Weber, Heinz J. 1989. Elements of Text-Based and Image-Based Connectedness in Comic Stories, and Some Analogies to Cinema and Written Text. Paper read at Text and Connectedness: Proceedings of the Conference on Connexity and Coherence, July 16-21 1984, at Urbino, Italy.
Weber attempts to create a textual model of comic communication drawing on cinema studies and text research (similar to the intents of Saraceni and others).
He describes three sections: Graphic, cinematographic, and textual, as well as the intersections between them. He also postulates several degrees of “connectedness” ranging from conformity, sequential and integrated connexity, cohesion, and coherence.

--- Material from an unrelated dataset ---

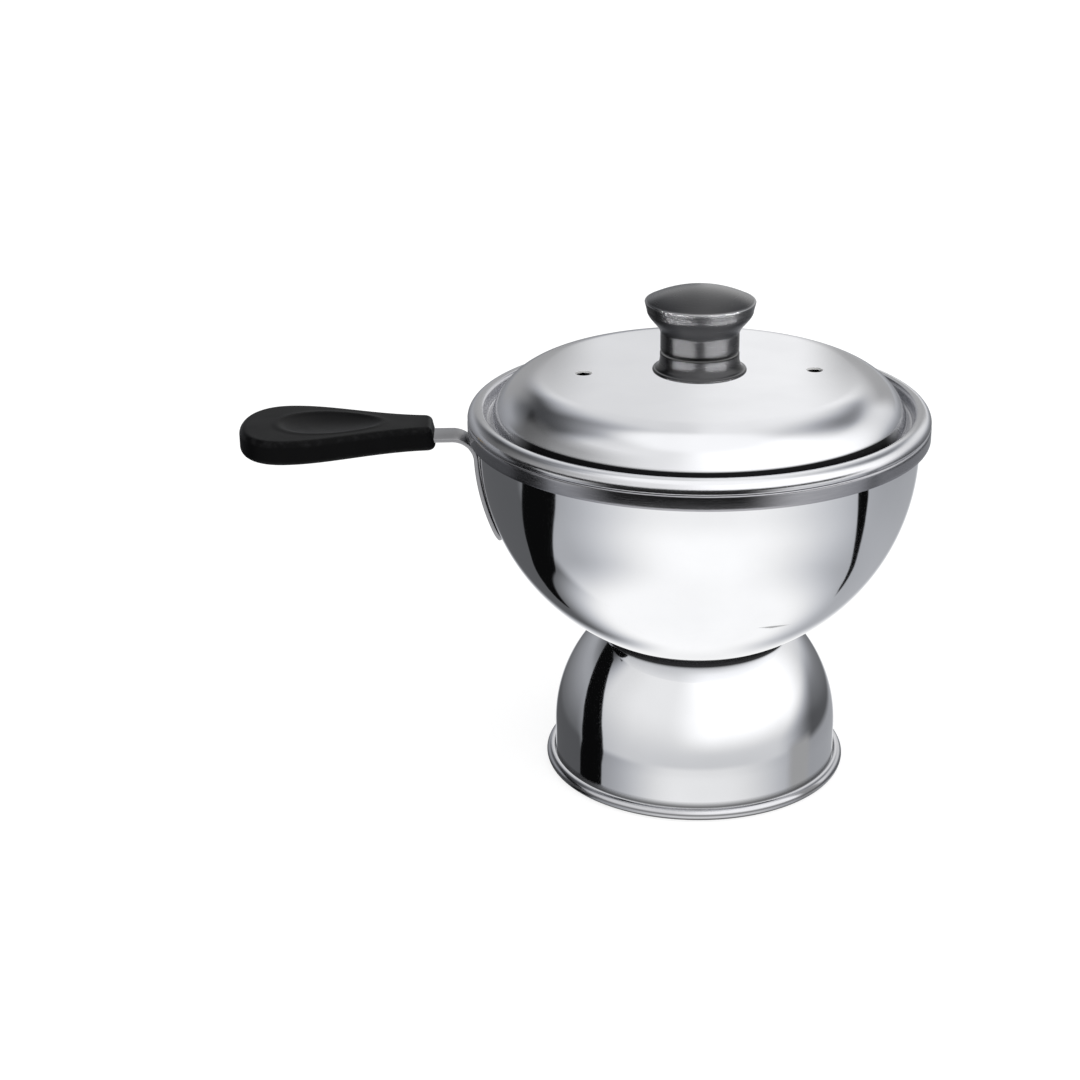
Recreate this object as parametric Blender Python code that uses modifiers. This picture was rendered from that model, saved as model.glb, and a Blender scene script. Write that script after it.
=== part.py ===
"""Puttu maker: a lidded steaming bowl on an upturned cup, with a strap handle and a loose steam plate.

The bowl and the cup under it are two pressed sheets, welded floor to floor over a common steam hole. The
lid is a third pressed sheet, whose groove drops inside the mouth. Lengths are in metres, +Z is up, the
ground is z = 0, and the handle points along -X. The origin is the bottom centre of the whole object, so
the axis of the turned pieces stands at x = AXIS_X.
"""

import math

import bmesh
import bpy

# Sizes shared by the whole object
CLEARANCE = 0.0003            # gap between pieces that touch
SHELL_STEPS = 36              # facets round the pressed shells
KNOB_STEPS = 32               # facets round the knob
SMALL_STEPS = 20              # facets round screws, inserts and washers
MERGE = 0.000001

# Base cup, an upturned cup with a rolled foot
BASE_SHEET = 0.00075
BASE_R = 0.0443               # outer radius of the wall and of the dome above it
BASE_DOME_Z = 0.0125          # height at which the straight wall turns into the dome
BASE_TOP_Z = 0.0452
BASE_CORNER_R = 0.002
FOOT_CURL_R = 0.0018          # outer radius of the rolled foot's tube
FOOT_CURL_STEP = 36.0         # degrees for each facet of the curl, so that one facet lies flat on the ground
FOOT_CURL_FACETS = 8
STEAM_HOLE_R = 0.008

# Bowl, a ball cut off by its floor and by the rim above its middle
BOWL_SHEET = 0.0008
BOWL_R = 0.0668               # outer radius of the round bowl
BOWL_FLOOR_R = 0.02957        # radius at which the ball would meet the floor
BOWL_FLOOR_CORNER_R = 0.003
BOWL_FLOOR_Z = BASE_TOP_Z + CLEARANCE
BOWL_CENTRE_Z = BOWL_FLOOR_Z + math.sqrt(BOWL_R ** 2 - BOWL_FLOOR_R ** 2)
RIM_RISE = 0.0085             # height of the rim's top above the ball's centre
RIM_REACH = 0.0032            # how far the rim stands out from the ball
RIM_BAND_HEIGHT = 0.0044
RIM_BEND_R = 0.0002           # inner radius of the rim's bends
RIM_R = BOWL_R + RIM_REACH
RIM_TOP_Z = BOWL_CENTRE_Z + RIM_RISE
BAND_BOTTOM_Z = RIM_TOP_Z - RIM_BAND_HEIGHT

# Steam plate, a perforated disc with a rim that follows the bowl's wall
PLATE_SHEET = 0.0007
PLATE_STAND = 0.0057          # height of the plate's underside above the bowl's floor
PLATE_RIM_WIDTH = 0.0032
PLATE_HOLE_R = 0.0014
PLATE_CENTRE_HOLE_R = 0.003
PLATE_RINGS = ((0.0095, 6), (0.0175, 12), (0.0255, 16))   # radius and number of holes of each ring
PLATE_Z = BOWL_FLOOR_Z + BOWL_SHEET + PLATE_STAND

# Lid; heights are above the rim's top
LID_SHEET = 0.0007
LID_RISE = 0.0138             # height of the crown
CROWN_R = 6.0                 # the crown is almost flat
KNUCKLE_R = 0.0168
DOME_INSET = 0.0036           # from the bowl's outer face in to where the knuckle would stand upright
GROOVE_R = 0.0009             # radius of the groove's bottom on the upper face
GROOVE_DROP = 0.0004          # depth of the groove below the rim's top
CREST_RISE = 0.0038           # height of the brim's highest ring
CREST_BEND_R = 0.0015
BRIM_R = 0.0037
VENT_R = 0.0025
VENT_PITCH_R = 0.0348
LID_HOLE_R = 0.0024
LID_APEX_Z = RIM_TOP_Z + LID_RISE
DOME_R = BOWL_R - DOME_INSET
CREST_R = RIM_R - BRIM_R
CREST_Z = RIM_TOP_Z + CREST_RISE

# Knob, its collar and what holds them; heights are above the collar's foot
COLLAR_FOOT_R = 0.0142
COLLAR_FOOT_HEIGHT = 0.001
COLLAR_FLARE_TOP = 0.0046
COLLAR_NECK_R = 0.01195
COLLAR_HEIGHT = 0.0059
KNOB_GROOVE_R = 0.0114
KNOB_GROOVE_HEIGHT = 0.0005
KNOB_NECK_R = 0.01186
KNOB_NECK_TOP = 0.0118
KNOB_SHOULDER_R = 0.016
KNOB_SHOULDER_TOP = 0.019
KNOB_EDGE_R = 0.0166
KNOB_EDGE_TOP = 0.0216
KNOB_HEIGHT = 0.0257
KNOB_INSERT_R = 0.004
KNOB_INSERT_BORE_R = 0.0023
KNOB_INSERT_LENGTH = 0.011
KNOB_SCREW_R = 0.002
KNOB_SCREW_HEAD_R = 0.004
KNOB_SCREW_HEAD_HEIGHT = 0.002
KNOB_SCREW_REACH = 0.0145     # how far the screw's tip stands above the collar's foot
WASHER_R = 0.0055
WASHER_BORE_R = 0.0024
WASHER_SHEET = 0.0008

# Handle strap
STRAP_WIDTH = 0.0106
STRAP_SHEET = 0.0012
STRAP_BEND_R = 0.007
STRAP_LEG_ANGLE = 27.0        # degrees below the bowl's centre at which the strap ends
STRAP_TANG = 0.0315           # length of the strap inside the grip

# Grip; lengths along it are from its near end
GRIP_GAP = 0.0105             # from the rim to the grip's near end
GRIP_LENGTH = 0.0578
GRIP_WIDE_REACH = 0.0435      # where the grip is widest
GRIP_NEAR_HALF_WIDTH = 0.0074
GRIP_WIDE_HALF_WIDTH = 0.0184
GRIP_TAPER_LENGTH = 0.0185    # reach of the outline's handles, which set how the sides swell
GRIP_TAPER_SPREAD = 0.0017
GRIP_WIDE_LENGTH = 0.0130
GRIP_END_FULLNESS = 0.62      # share of the rounded end that its handles reach
GRIP_DROP = 0.0007            # from the rim's top down to the grip's upper face
GRIP_THICKNESS = 0.0074
GRIP_EDGE_R = 0.0019
GRIP_LIP = 0.0009             # how far the near end's lower edge stands out
RECESS_REACH = 0.0307         # the recess's middle
RECESS_HALF_LENGTH = 0.0150
RECESS_HALF_WIDTH = 0.0096
RECESS_DEPTH = 0.0014
RECESS_POINT = 0.22           # how much the recess narrows towards the bowl
GRIP_SCREW_REACH = 0.0095
GRIP_SCREW_R = 0.0015
GRIP_SCREW_HEAD_R = 0.0029
GRIP_SCREW_HEAD_HEIGHT = 0.0013
GRIP_INSERT_R = 0.0028
GRIP_INSERT_BORE_R = 0.0018
GRIP_INSERT_LENGTH = 0.0026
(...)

Conformity deals with arrangement of panels – conventionalized formats, while connexity can either relate to the internal relationships of elements within panels, layout issues, divisional panels, metonymic panels, the shifting of a balloon’s tail to different roots, etc. Cohesion depends on causality between the succession of panels (syntax/semantics). Finally, coherence deals with pragmatic relations between “text external” elements.
Like other papers of this ilk, it provides a broad scale analysis of aspects of comics’ structure, yet doesn’t delineate them carefully enough to detail the componential role they might play. Instead, it uses overarching “principles” to tie them all together to create a goolash of comic structure.